Vor der Flucht und Vertreibung der Deutschen gab es den Überfall auf Polen am 1. September 1939, der zugleich den Beginn des Zweiten Weltkrieges bedeutet. Dass „Ein Zentrum des polnischen Martyriums“ im Zentrum von Berlin erforderlich und notwendig ist, belegt auch das Unwissen des Regierenden Bürgermeisters von Berlin Klaus Wowereit, der im Rahmen einer „Pisa-Simulation“ nicht wusste, in welchem Jahr der Zweite Weltkrieg begann. Wowereit ist nicht der einzige Politiker mit Lücken in deutsch-polnischen Angelegenheiten. Vor ihm verwechselte der damalige Bundespräsident Roman Herzog im Jahre 1994 den Warschauer Aufstand im Jahre 1944 mit dem Aufstand im Warschauer Ghetto im Jahre 1943. Erst als zum 60. Jahrestag des Warschauer Aufstandes Gerhard Schröder als Bundeskanzler im vorletzten Jahr in Warschau weilte, drang diese Tatsache in das bundesrepublikanische Bewusstsein ein und damit die Zahl der etwa 250 000 ermordeten Warschauer.

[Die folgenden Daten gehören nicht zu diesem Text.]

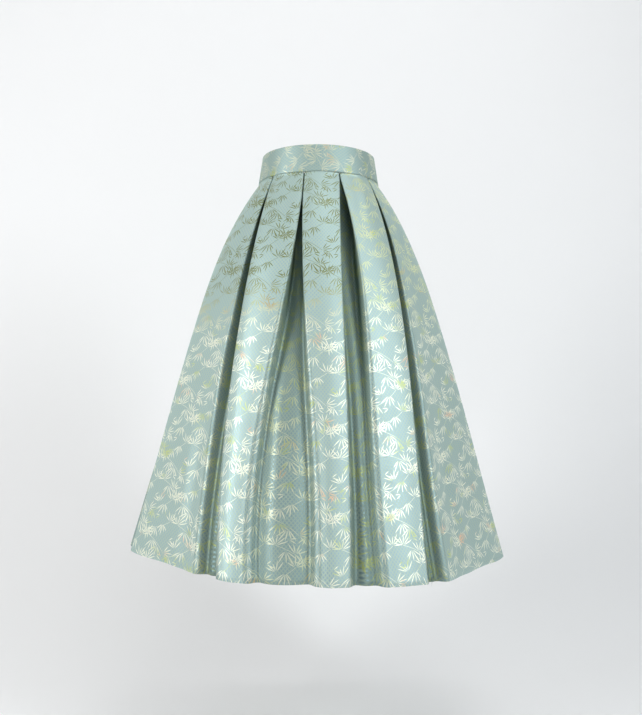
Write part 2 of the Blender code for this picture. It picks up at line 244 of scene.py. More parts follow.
BACK_LEFT = Quarter(
    facing=Facing.BACK,
    hand=Hand.LEFT,
    inner=Pleat(opening=(0.024, 0.044, 0.066), depth=(1.05, 1.05), soft=(2.4, 1.6)),
    outer=Pleat(opening=(0.014, 0.024, 0.036), depth=(1.00, 1.00), soft=(3.0, 1.8)),
    half_face=(0.034, 0.034, 0.033, 0.031),
    outer_face=(0.068, 0.073, 0.077, 0.080),
    flutes=(Flute(53.0, 10.0, 0.0120, 0.20), Flute(72.0, 8.0, 0.0080, 0.35)),
    creases=(
        Crease(0.016, 0.010, 0.190, 0.006, 0.018, 0.0010),
        Crease(0.012, 0.170, 0.330, 0.010, 0.022, -0.0010),
        Crease(0.064, -0.020, 0.140, 0.014, 0.018, -0.0009),
        Crease(0.104, 0.260, 0.640, 0.028, 0.042, 0.0018),
        Crease(0.160, 0.030, 0.260, 0.055, 0.030, 0.0018),
        Crease(0.225, 0.400, 0.750, 0.060, 0.058, 0.0036),
    ),
)
BACK_RIGHT = Quarter(
    facing=Facing.BACK,
    hand=Hand.RIGHT,
    inner=Pleat(opening=(0.022, 0.042, 0.060), depth=(1.00, 1.00), soft=(1.4, 3.0)),
    outer=Pleat(opening=(0.016, 0.026, 0.040), depth=(1.05, 1.05), soft=(2.2, 2.8)),
    half_face=(0.034, 0.035, 0.033, 0.031),
    outer_face=(0.068, 0.074, 0.078, 0.082),
    flutes=(Flute(60.0, 12.0, 0.0130, 0.25), Flute(46.0, 7.0, 0.0060, 0.45)),
    creases=(
        Crease(0.014, 0.030, 0.210, 0.004, 0.020, 0.0011),
        Crease(0.058, -0.020, 0.150, 0.018, 0.018, 0.0010),
        Crease(0.098, 0.200, 0.580, 0.030, 0.040, -0.0018),
        Crease(0.150, 0.040, 0.300, 0.060, 0.032, 0.0018),
        Crease(0.240, 0.430, 0.755, 0.040, 0.054, 0.0038),
        Crease(0.285, 0.520, 0.745, 0.010, 0.044, -0.0028),
    ),
)


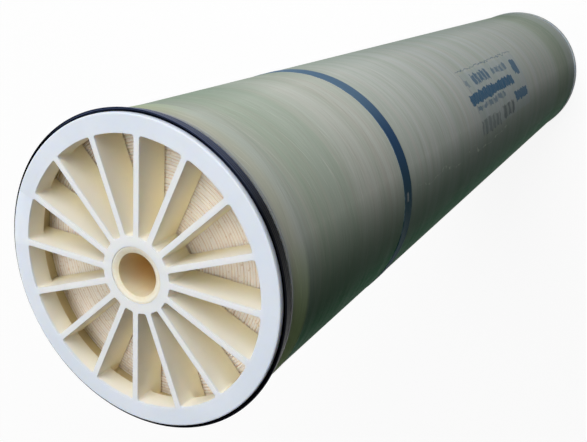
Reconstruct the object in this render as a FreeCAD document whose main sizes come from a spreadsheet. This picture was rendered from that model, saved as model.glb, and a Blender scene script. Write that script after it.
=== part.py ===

Diese Beispiele belegen exemplarisch, dass wir in Deutschland sehr wenig über das Schicksal und die Leiden der Polen im Zweiten Weltkrieg wissen: wie die Tatsache, dass Polen als Untermenschen zur Zwangsarbeit gezwungen oder willkürlich von der Straße und im Falle der polnischen Intelligenz und des polnischen Klerus systematisch in Konzentrationslager geschickt wurden, in denen sie oft den Tod fanden. Deshalb verwundert es nicht, wenn in der deutschen und internationalen Presse von polnischen Konzentrationslagern geschrieben wird. Richtig heißt es: deutsche Konzentrationslager auf dem Gebiet des besetzten Polens. Des Weiteren ist unbekannt, dass über 800 polnische Dörfer während des Zweiten Weltkrieges von den Deutschen niedergebrannt und deren Bevölkerung ermordet wurde. In einem polnischen Dorf in Skierbieszów in der Nähe von Zamodk ist der gegenwärtige Präsident Horst Köhler im Jahre 1943 geboren worden. Ein Spiegel-Online-Journalist verlegte vor kurzem diesen Ort nach Warthegau.

Es ist der Präsidentin des BdV Erika Steinbach zuzustimmen: Zu lange wurden Ängste geschürt und falsche Emotionen geweckt. Nun ist es an der Zeit, zur sachlichen Diskussion zurückzukehren. Diese kann aber nur dann geführt werden, wenn wir in Deutschland, auch in Berlin, über unser Nachbarland Polen und seine Geschichte Bescheid wissen. Dazu gehört auch das Wissen über die Leiden, die aus deutscher Hand Polen angetan wurden. Ein „Zentrum des polnischen Martyriums“ in Berlin ist dafür eine Voraussetzung. Erst dann kann über ein anderes „sichtbares Zeichen“ in Berlin gesprochen werden.

Der Autor ist Rechtsanwalt in Berlin und Verfasser des Reparationsgutachtens für das polnische Parlament.